Ich möchte bei OS X eine Photo CD erstellen.

iPhoto und Toast Titanium bieten mir jedoch nur an, Quicktime Movies zu erstellen. Ich möchte aber eine Archivierungs CD erstellen in der die Photos möglichst im originalen Format (JPG in hoher Qualität) bleiben, dennoch als Diashow oder ähnliches auf einem DVD Player laufen.
Gibt es dafür spezielle Programme oder klappt es auch mit den oben beschriebenen? Wenn ja wie? 

Please Help!


----------



## Vitalis (8. Januar 2004)

Für eine Diashow gibt es die Möglichkeit, eine VideoCD zu brennen, die aus den einzelnen Fotos besteht und als Film im DVD-Player abläuft. Dann hast Du die Bilder allerdings nicht mehr im Originalformat. 

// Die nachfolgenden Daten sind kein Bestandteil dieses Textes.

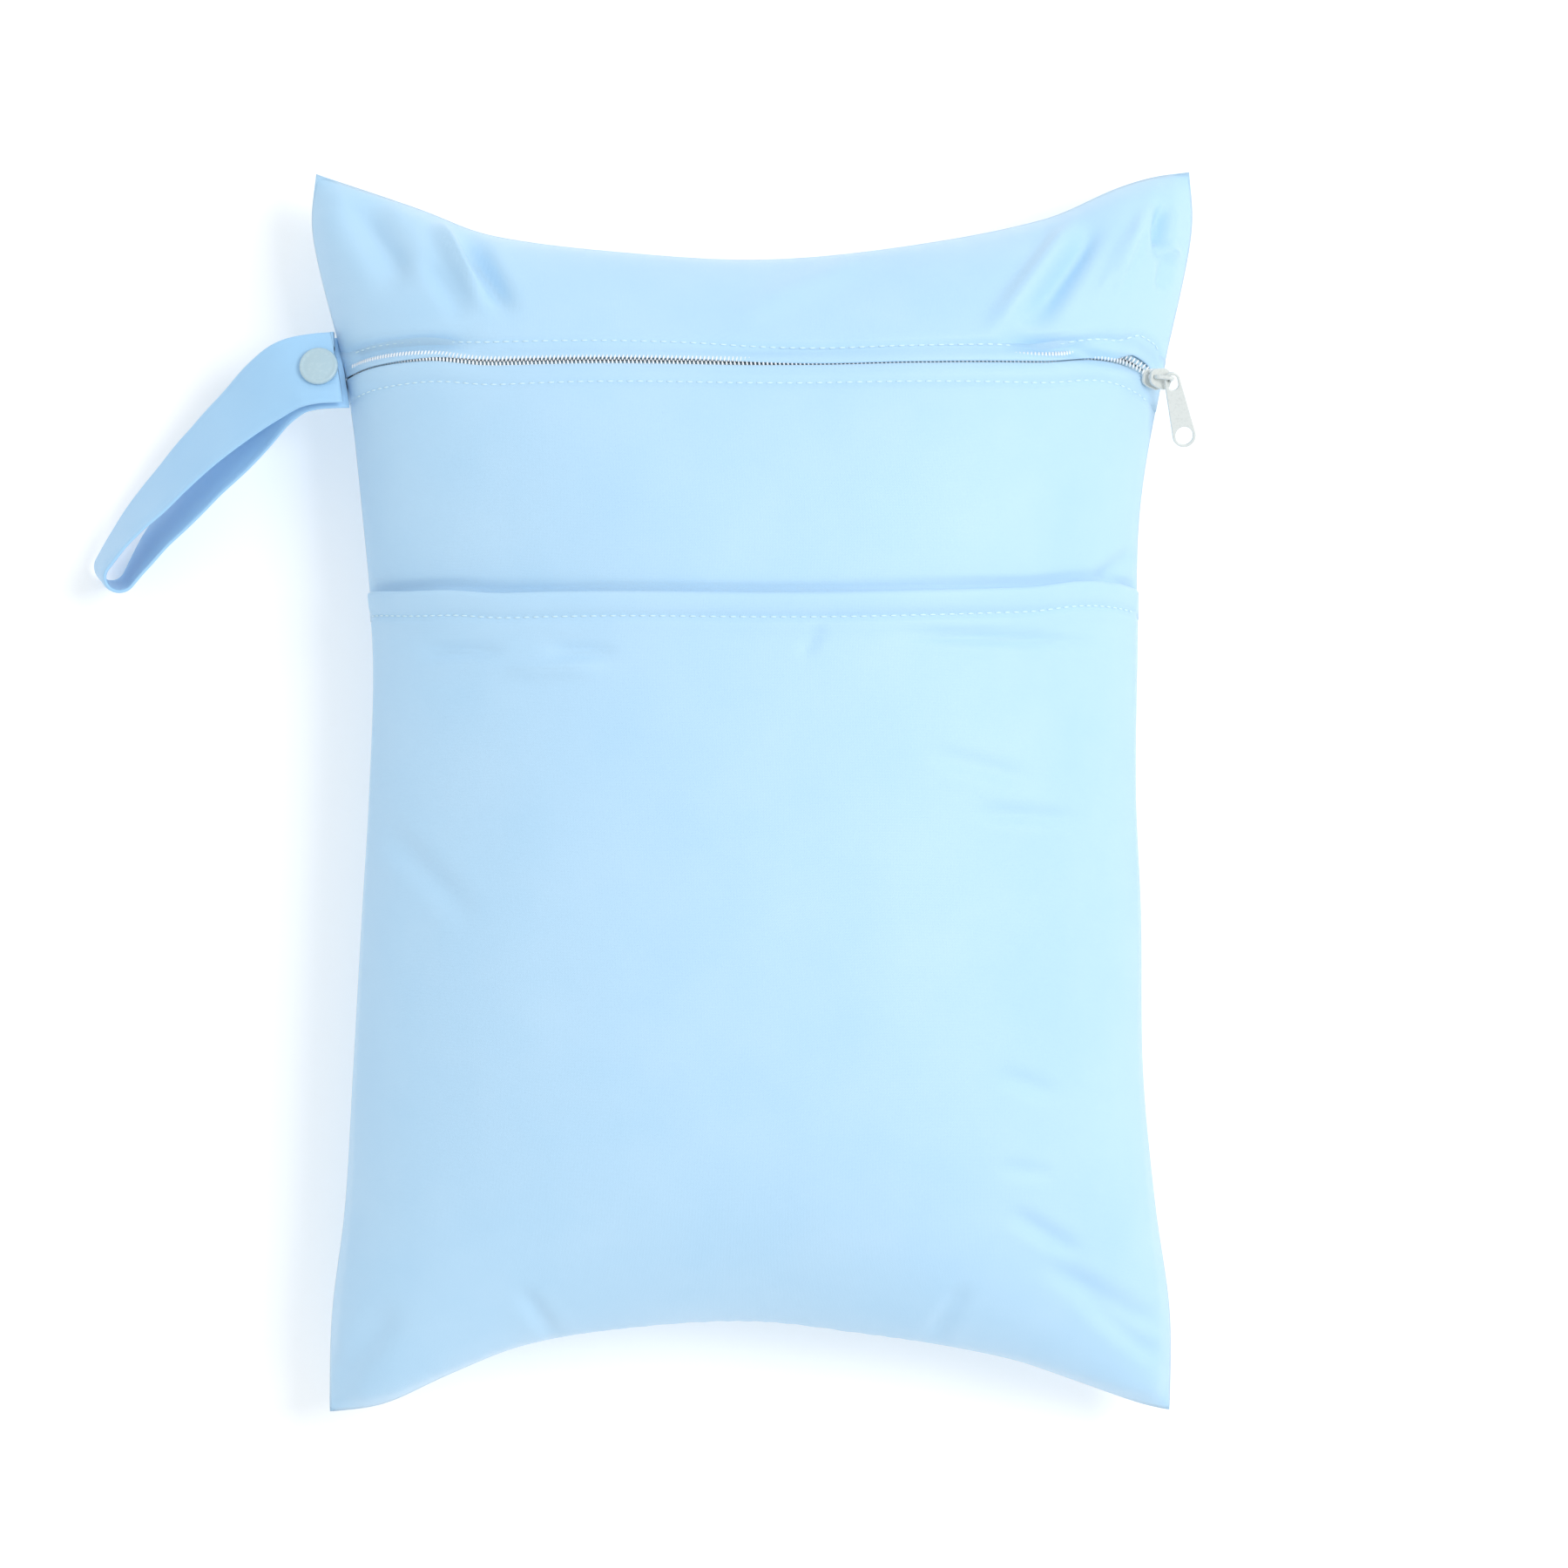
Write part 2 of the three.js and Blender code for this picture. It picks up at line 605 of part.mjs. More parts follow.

Wenn die Fotos als JPEGs auf der CD liegen, dann muß Dein DVD-Player JPEGs lesen und darstellen können. Es gibt sehr günstige Player ab 50 Euro, die das beherrschen. Eine andere Möglichkeit die Bilder im Originalformat zu behalten und als Diashow in einem DVD-Player laufen zu lassen, kenne ich nicht. 

Gruß,
Vitalis


----------